Pet Lady Article

Headstrong Pit



Q:  I have a one-year-old pit bull who is head-butting everything.  He’s discovered if he head-butts something hard enough it moves.  He started head-butting the refrigerator to get the box of biscuits to fall down, and he head-butts our other dog to move her out of the way.  If I’m walking in front of him, he head-butts my knees and has almost knocked me down a few times.  Why is he doing this all of a sudden?  The behavior just started.


A:  It sounds like your dog is beginning to assert himself to get his way.  This controlling behavior can become a serious problem if you don’t get a handle on it now.  If you have not already neutered him, I strongly urge you to do so.  Neutering can help reduce some of his need to control.  Your dog also needs a strong leader who can show him the rules.  Leadership does not mean you have to scruff your dog and take him to the ground—good luck doing that and winning with a pit!  Instead you need to show him that you will not tolerate this behavior and show him the behavior you do want.  He needs to be fitted with a head halter to direct his head to the side when he starts to head butt.  The leash attaches to the loop under the chin and when he starts to head butt, his head will turn to the side.

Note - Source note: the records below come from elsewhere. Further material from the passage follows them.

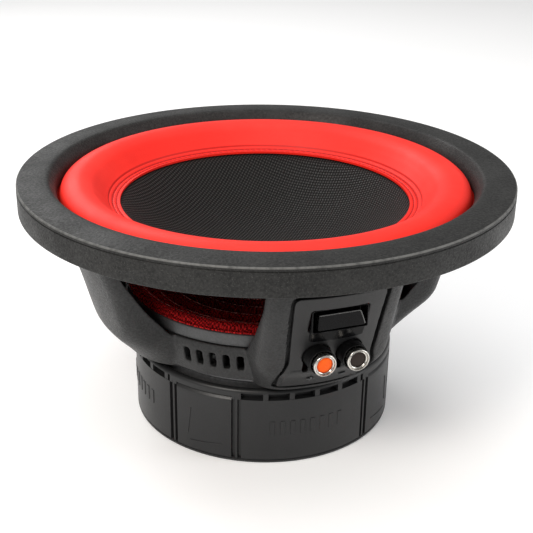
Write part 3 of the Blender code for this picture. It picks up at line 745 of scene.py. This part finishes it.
# ---------------- basket
ARM_LINE = (  # outer side of the basket arms (height, radius)
    (49.5, 81.0), (52.0, 83.2), (56.0, 86.6), (60.0, 90.4), (64.0, 94.2), (68.0, 97.2), (72.0, 98.5),
    (80.0, 100.7), (92.0, 103.9), (104.0, 107.5), (118.0, 112.0), (125.4, 113.0))
ARM_FOOT_Z = 49.5
ARM_HALVES = (36.0, 43.5, 36.0, 43.5)  # half widths, terminal arm first, then round by +X
ARM_CORNER = 8.0  # corner radius of the arms near the flange
CORNERS_LOW = (1.6 * ARM_CORNER, 25.0)  # corner radius at the foot: front and back arms, side arms
TAPERS = (6.0, 3.0)  # narrowing of each side towards the foot, the same way
BAND_R = 78.6  # band under the windows: radius at its top and its lower edge
BAND_LOW_R = 74.6
BAND_LOW_Z = 51.4
SEAT_Z = 72.4
FLOOR_Z0, FLOOR_Z1 = 53.4, 56.4
FLANGE_Z0, FLANGE_Z1 = 125.4, 128.0
WINDOW_TOP_Z = 121.0
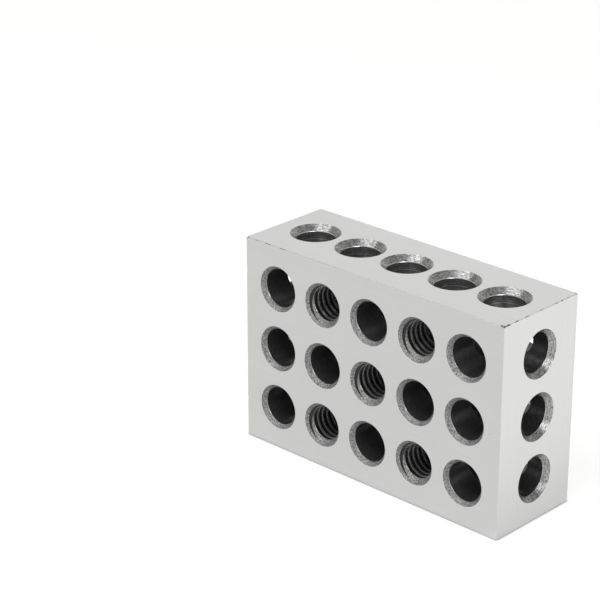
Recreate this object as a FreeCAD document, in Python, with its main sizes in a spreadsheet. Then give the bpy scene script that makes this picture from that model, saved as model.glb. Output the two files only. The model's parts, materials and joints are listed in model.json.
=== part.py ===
"""A 1-2-3 setup block: a hardened and ground steel block of 1 by 2 by 3 inches, drilled through all faces.

The block lies on one of its long narrow faces: length along X, width along Y, height along Z.
Three families of through holes cross at the middle of the block, on one grid of columns and rows.
The bores through the side faces are clearance bores, apart from five that are tapped 3/8-16 UNC:
the middle one and the four around it at the corners. The tapped ones are drilled to tap size here.
Every mouth, on all six faces, is countersunk.
"""
import FreeCAD, Part
import os
import Sketcher

DIMENSIONS = {
    "length": (76.2, "along X, 3 inches"),
    "width": (25.4, "along Y, 1 inch"),
    "height": (50.8, "along Z, 2 inches"),
    "edge_break": (0.3, "chamfer on the twelve outer edges"),
    "column_pitch": (14.0, "between the five columns of holes, along X"),
    "row_pitch": (15.0, "between the three rows of holes, along Z"),
    "clearance_diameter": (9.2, "plain bores, which pass a 5/16 inch screw"),
    "sink_angle": (82.0, "included angle of the mouths on the side and end faces"),
    "top_sink_angle": (90.0, "included angle of the mouths on the top and bottom faces"),
    "side_mouth": (11.0, "mouth diameter of the plain bores through the side faces"),
    "tapped_mouth": (10.6, "mouth diameter of the tapped holes"),
    "end_mouth": (11.4, "mouth diameter of the bores through the end faces"),
    "top_mouth": (12.0, "mouth diameter of the bores through the top and bottom faces"),
}
THREAD_TYPE, THREAD_SIZE = "UNC", "3/8"
COLUMNS = (-2, -1, 0, 1, 2)
ROWS = (-1, 0, 1)
TAPPED = {(-1, -1), (1, -1), (0, 0), (-1, 1), (1, 1)}


def make_sheet(doc):
    """The driving dimensions, one row each: name, value and what it sizes."""
    sheet = doc.addObject("Spreadsheet::Sheet", "Dimensions")
    for row, (name, (value, note)) in enumerate(DIMENSIONS.items(), start=1):
        sheet.set(f"A{row}", name)
        sheet.set(f"B{row}", str(value))
        sheet.set(f"C{row}", note)
        sheet.setAlias(f"B{row}", name)
    doc.recompute()
    return sheet


def size(name):
    return DIMENSIONS[name][0]


def origin_plane(body, role):
    return next(plane for plane in body.Origin.OriginFeatures if plane.Role == role)


def add_sketch(body, name, plane, offset=None):
    """A sketch on one of the body's own planes, moved out along its normal by half of the named size."""
    sketch = body.newObject("Sketcher::SketchObject", name)
    sketch.AttachmentSupport = [(origin_plane(body, plane), "")]
    sketch.MapMode = "FlatFace"
    if offset:
        sketch.setExpression(".AttachmentOffset.Base.z", f"Dimensions.{offset} / 2")
    return sketch


def bind(sketch, constraint, name, times=1):
    """Add a dimension to a sketch, driven by a row of the sheet taken so many times."""
    index = sketch.addConstraint(constraint)
    sketch.setExpression(f"Constraints[{index}]", f"{times} * Dimensions.{name}")


def draw_outline(sketch, wide, tall):
    """A rectangle centred on the sketch's origin."""
    corners = [(-1, -1), (1, -1), (1, 1), (-1, 1)]
    points = [FreeCAD.Vector(x * size(wide) / 2, y * size(tall) / 2, 0) for x, y in corners]
    for start, end in zip(points, points[1:] + points[:1]):
        sketch.addGeometry(Part.LineSegment(start, end), False)
    for side in range(4):
        sketch.addConstraint(Sketcher.Constraint("Coincident", side, 2, (side + 1) % 4, 1))
    for side in (0, 2):
        sketch.addConstraint(Sketcher.Constraint("Horizontal", side))
    for side in (1, 3):
        sketch.addConstraint(Sketcher.Constraint("Vertical", side))
    sketch.addConstraint(Sketcher.Constraint("Symmetric", 0, 1, 1, 2, -1, 1))
    bind(sketch, Sketcher.Constraint("DistanceX", 0, 1, 0, 2, size(wide)), wide)
    bind(sketch, Sketcher.Constraint("DistanceY", 1, 1, 1, 2, size(tall)), tall)


def draw_centres(sketch, places):
    """A circle of the clearance diameter at each place, counted in columns and rows from the origin."""
    bore = size("clearance_diameter")
    for index, place in enumerate(places):
        centre = FreeCAD.Vector(place[0] * size("column_pitch"), place[1] * size("row_pitch"), 0)
        sketch.addGeometry(Part.Circle(centre, FreeCAD.Vector(0, 0, 1), bore / 2), False)
        for axis, count, pitch in zip("XY", place, ("column_pitch", "row_pitch")):
            if count:
                away = count * size(pitch)
                bind(sketch, Sketcher.Constraint(f"Distance{axis}", -1, 1, index, 3, away), pitch, count)
            else:
                on_axis = -1 if axis == "Y" else -2
                sketch.addConstraint(Sketcher.Constraint("PointOnObject", index, 3, on_axis))
        if index:
            sketch.addConstraint(Sketcher.Constraint("Equal", 0, index))
        else:
            bind(sketch, Sketcher.Constraint("Diameter", 0, bore), "clearance_diameter")


def add_holes(doc, body, name, sketch, mouth, sink_angle, far_plane, tapped=False):
    """Drill through from the sketch and countersink that side, then mirror it for the far side's mouths."""
    doc.recompute()
    solid_before = body.Shape.Volume
    hole = body.newObject("PartDesign::Hole", name)
    hole.Profile = sketch
    hole.DepthType = "ThroughAll"
    if tapped:
        hole.ThreadType = THREAD_TYPE
        hole.ThreadSize = THREAD_SIZE
        hole.Threaded = True
        hole.ModelThread = False
    else:
        hole.setExpression("Diameter", "Dimensions.clearance_diameter")
    hole.HoleCutType = "Countersink"
    hole.HoleCutCustomValues = True
    hole.setExpression("HoleCutDiameter", f"Dimensions.{mouth}")
    hole.setExpression("HoleCutCountersinkAngle", f"Dimensions.{sink_angle}")
    doc.recompute()
    drilled = body.Shape.Volume
    far_side = body.newObject("PartDesign::Mirrored", f"{name}_far_mouths")
    far_side.Originals = [hole]
    far_side.MirrorPlane = (origin_plane(body, far_plane), [""])
    body.Tip = far_side
    doc.recompute()
    if not body.Shape.Volume < drilled < solid_before:
        raise RuntimeError(f"{name} took no metal away")


def make_block(doc):
    body = doc.addObject("PartDesign::Body", "SetupBlock")
    body.Label = "setup_block"

    # ground bar, drawn about its centre and lifted to stand on Z = 0
    outline = add_sketch(body, "Outline", "XY_Plane")
    draw_outline(outline, "length", "width")
    blank = body.newObject("PartDesign::Pad", "Blank")
    blank.Profile = outline
    blank.Midplane = True
    blank.setExpression("Length", "Dimensions.height")
    body.setExpression(".Placement.Base.z", "Dimensions.height / 2")
    doc.recompute()

    broken = body.newObject("PartDesign::Chamfer", "BrokenEdges")
    broken.Base = (blank, [""])
    broken.UseAllEdges = True
    broken.setExpression("Size", "Dimensions.edge_break")
    body.Tip = broken

    grid = [(column, row) for column in COLUMNS for row in ROWS]
    plain = [place for place in grid if place not in TAPPED]

    # the front face looks along -Y, the way the XZ plane's normal points
    front = add_sketch(body, "SideClearanceCentres", "XZ_Plane", "width")
    draw_centres(front, plain)
    add_holes(doc, body, "SideClearanceBores", front, "side_mouth", "sink_angle", "XZ_Plane")

    tapped = add_sketch(body, "TappedCentres", "XZ_Plane", "width")
    draw_centres(tapped, sorted(TAPPED))
    add_holes(doc, body, "TappedHoles", tapped, "tapped_mouth", "sink_angle", "XZ_Plane", tapped=True)

    top = add_sketch(body, "TopCentres", "XY_Plane", "height")
    draw_centres(top, [(column, 0) for column in COLUMNS])
    add_holes(doc, body, "TopBores", top, "top_mouth", "top_sink_angle", "XY_Plane")

    end = add_sketch(body, "EndCentres", "YZ_Plane", "length")
    draw_centres(end, [(0, row) for row in ROWS])
    add_holes(doc, body, "EndBores", end, "end_mouth", "sink_angle", "YZ_Plane")
    return body


def check(doc, parts):
    """Stop if any object failed, or a sub-part is not one valid solid."""
    for item in doc.Objects:
        if {"Invalid", "Error"} & set(item.State):
            raise RuntimeError(f"{item.Name} failed: {item.State}")
    for part in parts:
        shape = part.Shape
        if shape.isNull() or not shape.isValid() or len(shape.Solids) != 1:
            raise RuntimeError(f"{part.Label} is not one valid solid")


def main():
    doc = FreeCAD.newDocument("SetupBlock")
    make_sheet(doc)
    parts = [make_block(doc)]
    doc.recompute()
    check(doc, parts)
    os.makedirs("parts", exist_ok=True)
    for part in parts:
        part.Shape.exportStep(f"parts/{part.Label}.step")
        box = part.Shape.BoundBox
        print(f"{part.Label}: {box.XLength:.2f} x {box.YLength:.2f} x {box.ZLength:.2f} mm, "
              f"{part.Shape.Volume:.0f} mm3, {len(part.Shape.Faces)} faces, lowest point {box.ZMin:.3f}")


main()
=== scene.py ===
"""A 1-2-3 setup block in hardened and ground tool steel, lying on a white sheet.

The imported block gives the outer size, the pitches of the holes and their radii. Geometry Nodes drill a
blank again with finer tools: the bores with their countersunk mouths, and the tapped holes with real
turns of thread. The drilled block then stands for the plain one, with a finish for each kind of surface:
ground, countersunk, bored and tapped.
"""
import json
import math

import bmesh
import bpy
import numpy as np
from mathutils import Matrix, Vector


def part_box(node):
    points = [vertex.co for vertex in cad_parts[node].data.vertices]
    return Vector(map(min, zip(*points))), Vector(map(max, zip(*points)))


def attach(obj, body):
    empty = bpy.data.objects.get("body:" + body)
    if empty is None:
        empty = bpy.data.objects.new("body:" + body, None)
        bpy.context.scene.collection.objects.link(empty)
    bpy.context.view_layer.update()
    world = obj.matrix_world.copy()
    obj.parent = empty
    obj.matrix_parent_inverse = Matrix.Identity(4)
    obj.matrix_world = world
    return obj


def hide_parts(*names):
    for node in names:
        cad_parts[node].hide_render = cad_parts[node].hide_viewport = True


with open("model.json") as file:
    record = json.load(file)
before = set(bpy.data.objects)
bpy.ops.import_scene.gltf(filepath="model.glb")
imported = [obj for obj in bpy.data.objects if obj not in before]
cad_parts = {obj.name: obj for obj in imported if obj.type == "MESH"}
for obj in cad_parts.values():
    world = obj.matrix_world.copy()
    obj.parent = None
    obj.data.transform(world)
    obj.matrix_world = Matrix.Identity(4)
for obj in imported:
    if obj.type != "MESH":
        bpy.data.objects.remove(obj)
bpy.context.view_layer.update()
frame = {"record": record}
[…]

Let the leash do the work, don’t jerk on the head halter.  When the dog stops and backs up, puzzled at his unsuccessful attempt, praise him profusely.  Ask him for a sit and give him a treat.  An obedience class would be a good idea for this guy so you can teach him some basic skills of wait, sit, down, stay, come and walk on a loose leash.   A wait command as you walk down the hall first will teach him that he is not to knock you over.  He must learn to wait at the door until you ask him to go through as well.  Place him in a sit at the door with a leash attached.  Start to open the door.  If he moves, block his movement and repeat “Wait.”  Keep repeating these steps as you begin to open the door more and more, closing the door every time he tries to go out on his own.  After numerous repetition, he will soon learn that charging out the door gets him nothing, waiting gets him what he wants—to go outside.  I’m sure there are other aspects where your dog is demonstrating demanding behavior, i.e. nosing at your hand to be petted.  These attempts to control must be ignored.  When he behaves in a desired way, be sure to praise him enthusiastically.  Be a patient, consistent, and loving leader and your dog will soon learn to be a little less head-strong and look to you for guidance in his life.